The Steps I had to Take to be Free.

Tara Minshull

I had always wondered what it would be like to break away from everything I once knew. But I had to journey into how I would do it before I could truly be free.

After several years of living a life that was pre-ordained for me, running myself into the ground to keep up with the race of modern chaos, I finally did it.

I let it all go.

And for the first time in my life, I woke up.

It took every fibre of my being, every morsel of courage that coursed through my ancestral blood, to make the decision I did.

I was to become feral. Wild. Back to nature once again. My spirit was screaming to run back into the wilderness and I had to find a way to make it happen for myself.

I was about to inhale laughter and taste song. I was about to enter into the womb of nurture after years of intolerance to a world that had torn my spirit and sucked my marrow dry.

I was to inhale the heat from my own fires and breathe them back out into lyrics and sacred dance.

I had no idea at the time that I was preparing my escape, that I was about to enter into a world that would gleam nirvana.

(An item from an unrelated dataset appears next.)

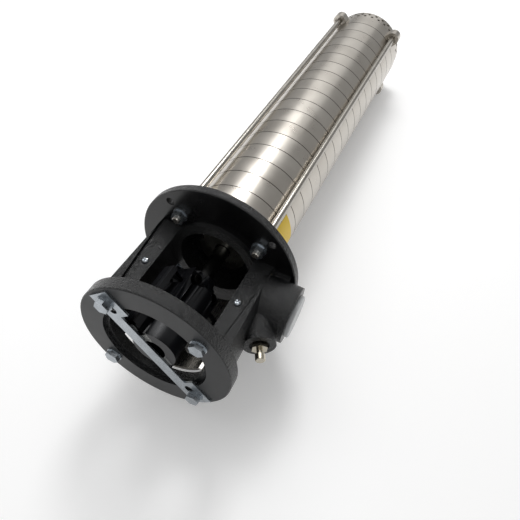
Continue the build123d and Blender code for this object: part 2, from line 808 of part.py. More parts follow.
with BuildPart() as neck_rings:
    for number in range(stage_count):
        neck_start = stack_start + (number + 1) * stage_pitch
        ring = ring_outline(neck_bore_radius, neck_ring_radius, neck_start, neck_start + neck_ring_length)
        revolve(ring, axis=Axis.Y)
save(neck_rings.part, "neck_rings")

# Pipes on the shaft that space the impellers, from the shoulder to the bearing
with BuildPart() as spacer_pipes:
    pipe_start = shoulder_y
    for number in range(stage_count):
        hub_start = stack_start + number * stage_pitch + impeller_back_y
        revolve(ring_outline(stack_shaft_radius + shaft_fit, pipe_radius, pipe_start, hub_start), axis=Axis.Y)
        pipe_start = hub_start + hub_length
    revolve(ring_outline(stack_shaft_radius + shaft_fit, pipe_radius, pipe_start, bearing_end), axis=Axis.Y)
save(spacer_pipes.part, "spacer_pipes")

for number in range(stage_count):
    place = Location((0, stack_start + number * stage_pitch, 0))
    save(chamber.part.moved(place), f"stage_chamber_{number + 1:02d}")
    save(impeller.part.moved(place), f"impeller_{number + 1:02d}")

# Inlet casing: sleeve with the last neck hole, four ears for the tie rods and a spider for the bearing
with BuildPart() as inlet_casing:
    casing = outline(
        (neck_ring_radius, stack_end),
        (sleeve_radius - sleeve_chamfer, stack_end),
        (sleeve_radius, stack_end + sleeve_chamfer),
        (sleeve_radius, inlet_end),
        (inlet_spigot_radius, inlet_end),
        (inlet_spigot_radius, inlet_end + inlet_spigot_length),
        (inlet_inner_radius, inlet_end + inlet_spigot_length),
        (inlet_inner_radius, stack_end + floor_thickness),
        (neck_ring_radius, stack_end + floor_thickness),
    )
    revolve(casing, axis=Axis.Y)
    with BuildSketch(across(ear_end)) as ears_outline:
        with PolarLocations(rod_circle, 4, start_angle=bolt_angle):
            Circle(ear_radius)
        with PolarLocations((rod_circle + inlet_inner_radius) / 2, 4, start_angle=bolt_angle):
            Rectangle(rod_circle - inlet_inner_radius, 2 * ear_radius)
        Circle(inlet_inner_radius + ear_wall / 2, mode=Mode.SUBTRACT)
    extrude(amount=ear_length)
    with BuildSketch(across(ear_end)) as rod_holes:
        with PolarLocations(rod_circle, 4, start_angle=bolt_angle):
            Circle(rod_radius + screw_gap)
    extrude(amount=ear_length, mode=Mode.SUBTRACT)
    with BuildSketch(across(ear_end - ear_length + ear_pocket_depth)) as rod_pockets:
        with PolarLocations(rod_circle, 4, start_angle=bolt_angle):
            Circle(ear_pocket_radius)
    extrude(amount=ear_pocket_depth, mode=Mode.SUBTRACT)
    with BuildSketch(across(inlet_end)) as spider:
        Circle(spider_hub_radius)
        with PolarLocations((inlet_inner_radius + spider_arm_overlap) / 2, 4):
            Rectangle(inlet_inner_radius + spider_arm_overlap, spider_arm_width)
        Circle(bearing_radius, mode=Mode.SUBTRACT)
    extrude(amount=bearing_length)
save(inlet_casing.part, "inlet_casing")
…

All I knew was that I had to find a way to get out: to quietly move out of the rat race without a stir and in such a way so that I would never have to go back.

This was to be the most carefully organized and delicately handled experiment of my life.

I was about to take all the anger I had stewed in towards the conventional wheel and own it. To take full responsibility for the many decisions I had made in a world that fed into values that didn’t serve me.

And I chose to take responsibility of it and leave because I loved myself more.

And so, I began by making a list.

This was my manifesto. My reasoning to it all. My journey to freedom laid out in ink. The reasons why I needed to cut the remaining frays that connected me to the American government so that I could be free to wander into the world raw and anew.

This was my list:

Give back. Take all the sh*t you’ve gathered and sell it back to them.

Everything. Clothes, shoes, jewelry, cars, houses, books, paraphernalia. Give yourself some time to do this. It’s quality stuff. So sell it. Ebay, Amazon, car boot sales. Every dollar counts so don’t be too proud.

What doesn’t sell take to charity.

Invest in yourself. Lose the investments.

Take back your private pension savings. Your million dollar retirement fund that you’ll be cradling in your rocking chair? Get it back! If you really want to break free from it all, that money will serve you far better when you still have the energy and the will to see the world and spend it on adventures that you won’t have the physical ability to do when you’re seventy.

Feed yourself, not the stock market.

Change your Karma. Change your Bank.

If you’re going to truly travel the world, where will your money be? Is it in a place that you feel is trustworthy? Is the corporation one that you wish to support?

Is it doing good for the world while your money sits dormant for a time? There are certain banks in the world that cause more damage than good.

An alternative option: a “social bank.” They offer international loans interest-free to projects and people all over the world who need it.

Create good karma around your finances.

Detox. Disconnect.

In order to be free, I had to rid myself from my last and final “plugged-in” device, my final tie to the world I once knew: my cell phone.

Release yourself from being available 24/7 and you’ll be that much freer to roam the world on nothing but instinct and human kindness.

Tell them what they want to hear. Until they can’t hear you anymore.

Protect yourself. Telling the whole wide world that you’re flipping the bird to the government and breaking out of the sterile system won’t make it any easier.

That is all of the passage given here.